The essay was meant to be provocative and insulting. But instead of just issuing a protest statement, Leung had his lawyers send a formal letter to the paper demanding a retraction. The episode was transformed instantly into a freedom-of-the-press issue, reinforcing general fears about the dictatorial inclinations of Hong Kong’s new “red” chief executive.
HKEJ editors naturally refused to retract but they did issue an apology of sorts, pointedly addressed to readers rather than to Leung. The editors and author expressed regret for any false impression that might have been created since the article, they said, was only hypothetical meaning “if” Leung was involved with organized crime, not that he actually already was (HKEJ, Feb. 7). The only problem with the apology is that “if” was also only implied, as in the essay’s title: 誠信問題已非要害 梁氏涉黑 實可雙規 。
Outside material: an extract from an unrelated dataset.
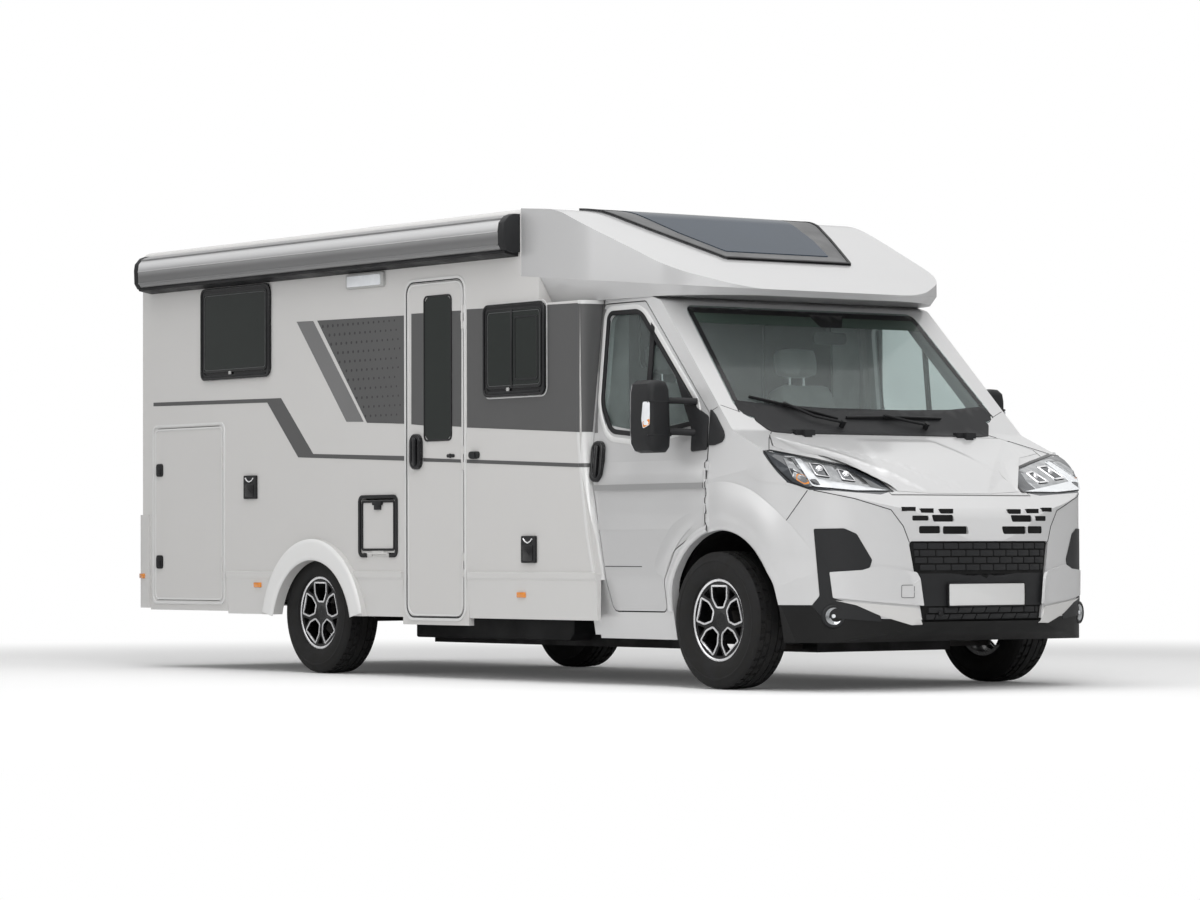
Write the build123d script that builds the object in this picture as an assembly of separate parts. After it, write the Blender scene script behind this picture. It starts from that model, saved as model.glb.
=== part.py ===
from build123d import *
from math import cos, radians, sin
import os

os.makedirs("parts", exist_ok=True)

# A low-profile coach-built motorhome. Millimetres: +X forward, +Y to the vehicle's left, +Z up.
# z = 0 is the ground and x = 0 the middle of the overall length.

# ---------------------------------------------------------------- driving dimensions
front_axle_x = 2440
wheelbase = 3800
rear_axle_x = front_axle_x - wheelbase
track = 1820
tyre_diameter = 716
tyre_width = 225
axle_z = tyre_diameter / 2

seat_gap = 0.3            # between pieces that sit on each other
door_gap = 7              # between a moving panel and its frame
turn_gap = 5.5            # at the narrowest place of a turning piece

wall_half_y = 1070        # outside of the living area's side walls
wall_thickness = 35
wall_in_y = wall_half_y - wall_thickness
wall_rear_x = front_axle_x - 5736
wall_front_x = front_axle_x - 1100
wall_foot_z = 590
roof_top_z = 2600
roof_thickness = 60
wall_top_z = roof_top_z - roof_thickness
floor_low_z = 500
floor_top_z = 560

cap_rear_x = front_axle_x - 1650
cap_foot_z = 2068
cap_wall = 25
lip_front_x = front_axle_x - 220
lip_front_z = 2100
lip_slope = 0.0884        # the lip's edge rises this much for each unit towards the rear
lip_rear_x = cap_rear_x + 170

cab_wall = 42
cab_half_y = 1022
cab_foot_z = 250
nose_x = front_axle_x + 970
tail_x = -(nose_x - 8)

rail_in_y = 400
rail_width = 60
rail_out_y = rail_in_y + rail_width

hinge_radius = 6
hinge_length = 45


# ---------------------------------------------------------------- helpers
def outline(points, radius=0):
    """Closed flat face through the points, its corners rounded by radius (a number or a list)."""
    if radius == 0:
        return make_face(Polyline(*points, close=True))
    return make_face(FilletPolyline(*points, radius=radius, close=True))


def drawn_in(points, radii, inset):
    """A closed outline with each edge moved in by inset: outer corners get tighter, hollow ones wider."""
    count = len(points)
    area = sum(points[k - 1][0] * points[k][1] - points[k][0] * points[k - 1][1] for k in range(count))
    turn = 1 if area > 0 else -1
    moved, moved_radii = [], []
    for k in range(count):
        before, here, after = Vector(*points[k - 1]), Vector(*points[k]), Vector(*points[(k + 1) % count])
        arrive, leave = (here - before).normalized(), (after - here).normalized()
        inward_a = Vector(-arrive.Y, arrive.X) * turn
        inward_b = Vector(-leave.Y, leave.X) * turn
        shift = (inward_a + inward_b) * (inset / (1 + inward_a.dot(inward_b)))
        hollow = (arrive.X * leave.Y - arrive.Y * leave.X) * turn < 0
        moved.append((here.X + shift.X, here.Y + shift.Y))
        moved_radii.append(max(radii[k] + (inset if hollow else -inset), 0) if radii[k] else 0)
    return outline(moved, moved_radii)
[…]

To place all this in better perspective, it’s helpful to think in terms of local distinctions. Last year in reporting on “that dinner,” held in a seafood restaurant out on the northernmost New Territories coast near the Hong Kong-mainland border, Chinese-language newspapers often used the term “rivers and lakes people” [江湖人物] with reference to the guests. A journalist friend explained the distinction between “rivers and lakes people” and “black society” [黑社會] or triad members. He used a simple rule of thumb. If we write about someone being a black society member, “he will definitely be angry” … especially if he isn’t. But if we say someone is a rivers-and-lakes person, “he won’t mind.” The latter has ancient associations dating back hundreds of years to “Water Margin” literature, heroes of the marshes, all men are brothers, and so on … “like Robin Hood.” Nowadays they may have dealings with triads but they are not part of the organized crime scene. Lew Mon-hung, at least until his recent legal troubles, was accepted as a rivers-and-lakes character. Since Joseph Lian used triad terminology with reference to the Chief Executive, by definition he had to be angry.